#### [Problem requirements]
Look for the string "with" and copy every line that has it.

□ □ □ □ □ □ □

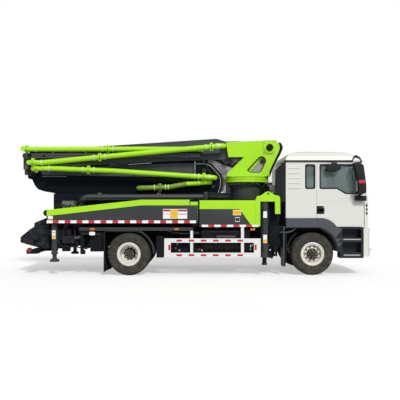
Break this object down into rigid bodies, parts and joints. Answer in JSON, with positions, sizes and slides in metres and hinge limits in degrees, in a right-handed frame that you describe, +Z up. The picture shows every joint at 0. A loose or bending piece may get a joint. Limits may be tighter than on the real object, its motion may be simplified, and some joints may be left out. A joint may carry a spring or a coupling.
{
  "type": "concrete pump truck",
  "caption": "Two-axle truck with a folded placing boom on a slewing column, a rear hopper, swing-out rear legs, sliding front legs and a forward-control cab.",
  "frame": {"origin": "on the ground under the middle of the vehicle's bounding box", "axes": "+X forwards along the vehicle, +Y to its left, +Z up"},
  "size_m": [9.28, 2.94, 3.6238],
  "materials": {
    "green_paint": "satin",
    "grey_paint": "satin",
    "chassis_paint": "satin",
    "cab_paint": "gloss",
    "white_paint": "satin",
    "black_plastic": "matte",
    "grey_plastic": "matte",
    "tyre_rubber": "matte",
    "wheel_steel": "satin",
    "bare_steel": "brushed",
    "cast_parts": "matte",
    "clear_glass": "gloss",
    "lamp_glass": "gloss",
    "cab_trim": "matte"
  },
  "bodies": {
    "chassis": {"chassis_frame": "chassis_paint", "engine": "cast_parts", "front_axle": "cast_parts", "rear_axle": "cast_parts", "deck_frame": "grey_paint", "rear_mudguards": "grey_plastic", "side_guards": "white_paint", "side_tanks": "chassis_paint", "cab_floor": "cab_paint", "cab_back": "cab_paint", "cab_quarter_panels": "cab_paint", "cab_front": "cab_paint", "cab_roof": "cab_paint", "cab_glass": "clear_glass", "cab_interior": "cab_trim", "bumper": "cab_paint", "lamps": "lamp_glass", "grille": "black_plastic", "front_wings": "grey_plastic", "air_intake": "black_plastic", "pedestal": "grey_paint", "front_stabiliser_housing": "green_paint", "side_boxes": "green_paint", "water_tank": "chassis_paint", "pump_cylinders": "grey_paint", "deck_boxes": "grey_paint", "hopper": "chassis_paint", "deck_pipe": "grey_paint"},
    "hopper_grid": {"hopper_grid": "chassis_paint"},
    "turret": {"turret": "green_paint"},
    "boom": {"arm_1": "grey_paint", "arm_2": "grey_paint", "arm_3": "grey_paint", "boom_pipes": "green_paint"},
    "tip_arm": {"arm_4": "grey_paint", "arm_4_pipe": "green_paint"},
    "lift_cylinder": {"lift_cylinder": "grey_paint"},
    "lift_rod": {"lift_rod": "bare_steel"},
    "knuckle_left": {"steering_knuckle_left": "cast_parts"},
    "front_wheel_left": {"front_rim_left": "wheel_steel", "front_tyre_left": "tyre_rubber"},
    "rear_wheels_left": {"rear_rims_left": "wheel_steel", "rear_tyres_left": "tyre_rubber"},
    "door_left": {"door_left": "cab_paint", "door_glass_left": "clear_glass"},
    "swing_arm_left": {"rear_swing_arm_left": "green_paint"},
    "rear_jack_left": {"rear_jack_left": "bare_steel"},
    "front_beam_left": {"front_beam_left": "green_paint"},
    "front_jack_left": {"front_jack_left": "bare_steel"},
    "knuckle_right": {"steering_knuckle_right": "cast_parts"},
    "front_wheel_right": {"front_rim_right": "wheel_steel", "front_tyre_right": "tyre_rubber"},
    "rear_wheels_right": {"rear_rims_right": "wheel_steel", "rear_tyres_right": "tyre_rubber"},
    "door_right": {"door_right": "cab_paint", "door_glass_right": "clear_glass"},
    "swing_arm_right": {"rear_swing_arm_right": "green_paint"},
    "rear_jack_right": {"rear_jack_right": "bare_steel"},
    "front_beam_right": {"front_beam_right": "green_paint"},
    "front_jack_right": {"front_jack_right": "bare_steel"}
  },
  "joints": [
    {"name": "steer_left", "type": "hinge", "parent": "chassis", "child": "knuckle_left", "pos_m": [3.08, 0.86, 0.545], "axis": [0, 0, 1], "range_deg": [-35, 35]},
    {"name": "front_wheel_spin_left", "type": "hinge", "parent": "knuckle_left", "child": "front_wheel_left", "pos_m": [3.08, 1.04, 0.545], "axis": [0, 1, 0], "continuous": true},
    {"name": "rear_wheel_spin_left", "type": "hinge", "parent": "chassis", "child": "rear_wheels_left", "pos_m": [-1.62, 0.93, 0.545], "axis": [0, 1, 0], "continuous": true},
    {"name": "door_left_open", "type": "hinge", "parent": "chassis", "child": "door_left", "pos_m": [4.394, 1.194, 1.9], "axis": [0, 0, -1], "range_deg": [0, 70]},
    {"name": "swing_arm_left_out", "type": "hinge", "parent": "chassis", "child": "swing_arm_left", "pos_m": [0.075, 1.17, 1.6], "axis": [0, 0, -1], "range_deg": [0, 60]},
    {"name": "rear_jack_left_down", "type": "slide", "parent": "swing_arm_left", "child": "rear_jack_left", "axis": [0, 0, -1], "range_m": [0, 0.55]},
    {"name": "front_beam_left_out", "type": "slide", "parent": "chassis", "child": "front_beam_left", "axis": [0, 1, 0], "range_m": [0, 1.5]},
    {"name": "front_jack_left_down", "type": "slide", "parent": "front_beam_left", "child": "front_jack_left", "axis": [0, 0, -1], "range_m": [0, 0.55]},
    {"name": "steer_right", "type": "hinge", "parent": "chassis", "child": "knuckle_right", "pos_m": [3.08, -0.86, 0.545], "axis": [0, 0, 1], "range_deg": [-35, 35]},
    {"name": "front_wheel_spin_right", "type": "hinge", "parent": "knuckle_right", "child": "front_wheel_right", "pos_m": [3.08, -1.04, 0.545], "axis": [0, 1, 0], "continuous": true},
    {"name": "rear_wheel_spin_right", "type": "hinge", "parent": "chassis", "child": "rear_wheels_right", "pos_m": [-1.62, -0.93, 0.545], "axis": [0, 1, 0], "continuous": true},
    {"name": "door_right_open", "type": "hinge", "parent": "chassis", "child": "door_right", "pos_m": [4.394, -1.194, 1.9], "axis": [0, 0, 1], "range_deg": [0, 70]},
    {"name": "swing_arm_right_out", "type": "hinge", "parent": "chassis", "child": "swing_arm_right", "pos_m": [0.075, -1.17, 1.6], "axis": [0, 0, 1], "range_deg": [0, 60]},
    {"name": "rear_jack_right_down", "type": "slide", "parent": "swing_arm_right", "child": "rear_jack_right", "axis": [0, 0, -1], "range_m": [0, 0.55]},
    {"name": "front_beam_right_out", "type": "slide", "parent": "chassis", "child": "front_beam_right", "axis": [0, -1, 0], "range_m": [0, 1.5]},
    {"name": "front_jack_right_down", "type": "slide", "parent": "front_beam_right", "child": "front_jack_right", "axis": [0, 0, -1], "range_m": [0, 0.55]},
    {"name": "hopper_grid_open", "type": "hinge", "parent": "chassis", "child": "hopper_grid", "pos_m": [-3.84, 0, 1.345], "axis": [0, 1, 0], "range_deg": [0, 60]},
    {"name": "turret_slew", "type": "hinge", "parent": "chassis", "child": "turret", "pos_m": [1.502, 0, 2.42], "axis": [0, 0, 1], "range_deg": [-90, 90]},
    {"name": "boom_lift", "type": "hinge", "parent": "turret", "child": "boom", "pos_m": [2.09, 0, 3.362], "axis": [0, 1, 0], "range_deg": [0, 90]},
    {"name": "tip_arm_unfold", "type": "hinge", "parent": "boom", "child": "tip_arm", "pos_m": [-4.54, -0.372, 3.14], "axis": [0, -1, 0], "range_deg": [0, 180]},
    {"name": "lift_cylinder_swing", "type": "hinge", "parent": "turret", "child": "lift_cylinder", "pos_m": [1.9, 0, 2.68], "axis": [0, 1, 0], "range_deg": [0, 75]},
    {"name": "lift_rod_out", "type": "slide", "parent": "lift_cylinder", "child": "lift_rod", "axis": [-0.9397, 0, 0.3421], "range_m": [0, 0.85]}
  ],
  "couplings": [
    {"joint": "steer_left", "follows": "steer_right", "ratio": 1},
    {"joint": "lift_cylinder_swing", "follows": "boom_lift", "ratio": 0.7533},
    {"joint": "lift_rod_out", "follows": "boom_lift", "m_per_rad": 0.5093}
  ]
}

□ □ □ □ □ □ □

#### [Exercise output]
Break this object down into rigid bodies, parts and joints. Answer in JSON, with positions, sizes and slides in metres and hinge limits in degrees, in a right-handed frame that you describe, +Z up. The picture shows every joint at 0. A loose or bending piece may get a joint. Limits may be tighter than on the real object, its motion may be simplified, and some joints may be left out. A joint may carry a spring or a coupling.
  "caption": "Two-axle truck with a folded placing boom on a slewing column, a rear hopper, swing-out rear legs, sliding front legs and a forward-control cab.",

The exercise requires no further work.